To me, that decision is about conscience--that little thing you have to live with night and day. If someone's conscience tells them one thing and they go against it, they have to be pretty apathetic and callous to ignore the repercussions. Not everyone's conscience is going to nag them over this point; obviously, but if someone's does, then they should be allowed to listen to it and not be pressured into submitting to everyone else's (jaded) opinion on the matter.
Sex doesn't harm the relationship if you have a healthy perspective on it and you are both ready. If you do it for the right reasons, it really can do good things for the relationship. The problem is that people think just having sex will bring you closer together and forget that it isn't just about the phsyical aspect, but the psychological aspect as well.

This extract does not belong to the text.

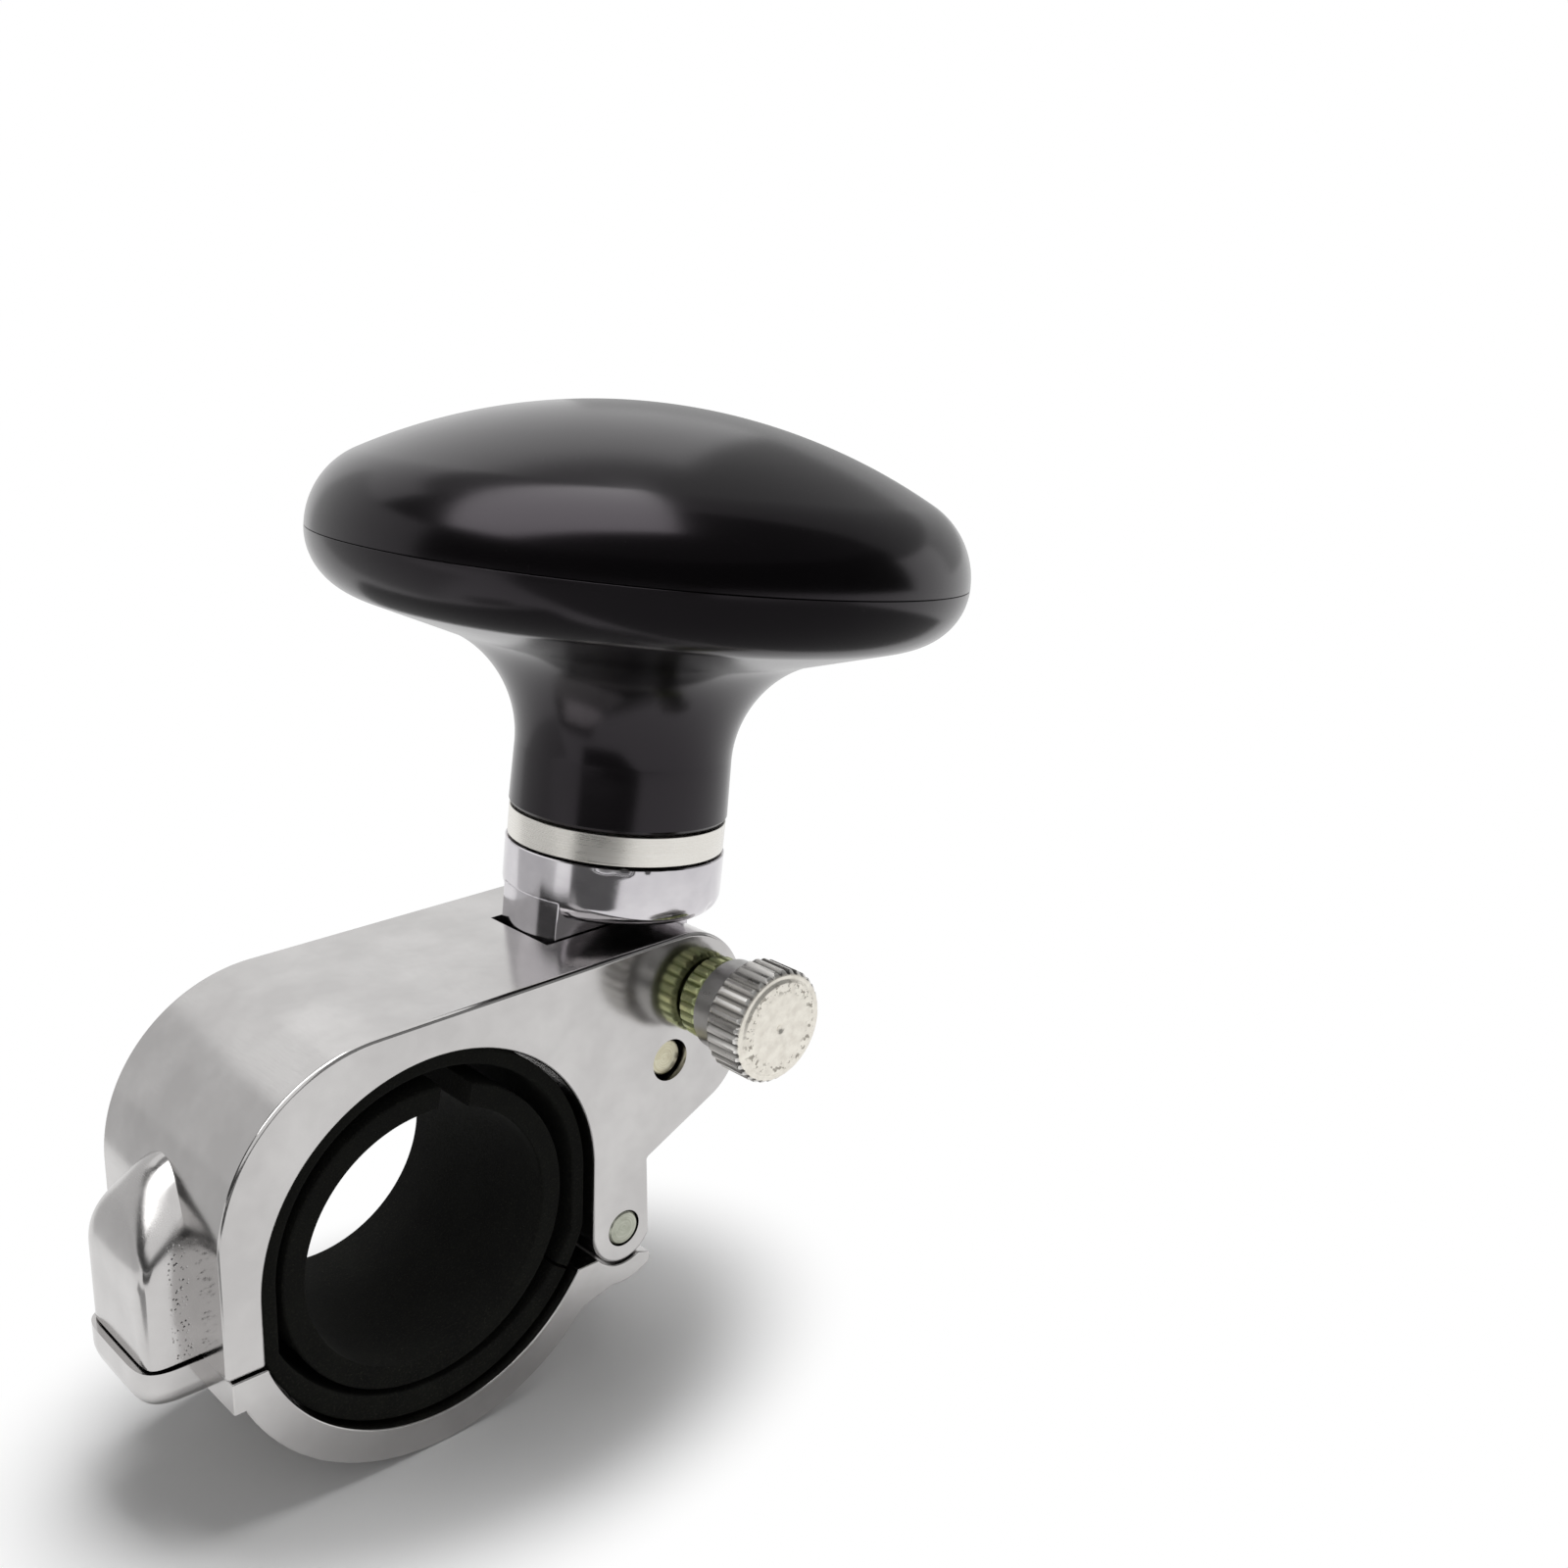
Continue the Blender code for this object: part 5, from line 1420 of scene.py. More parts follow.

I can legally have sex now without it being called rape!! Buttt...my Mom Dad would have my head if I even talk to a guy, they'd probably disown me if I have sex and they come to know about it!! But then that's our culture. I think the whole issue depends on mainly culture and the social environment-we behave accordingly. In India, although many girls are in a live-in relationship now, but one-night stands are probably non-existant, and the relationships they are in mostly have parental approval. On the other hand, many Hindus, and the majority of Muslims, do not believe in pre-marital sex. Personally, that's fine with me. Of course, I don't believe you necessarily have to wait, I just want to wait until I fall in love, or get arranged married-whichever comes first. My friends and I talk about what we'd do, and we all agree that we wouldn't dare cross cultural boundaries. I know for a fact that there's only one minor in the whole of my town who is not a virgin. Also there's one more thing that's happening, though we're not as advanced as to lose our virginity on prom night, we're not as orthodox as our parents either, who've not even discussed sex with us, forget safe sex.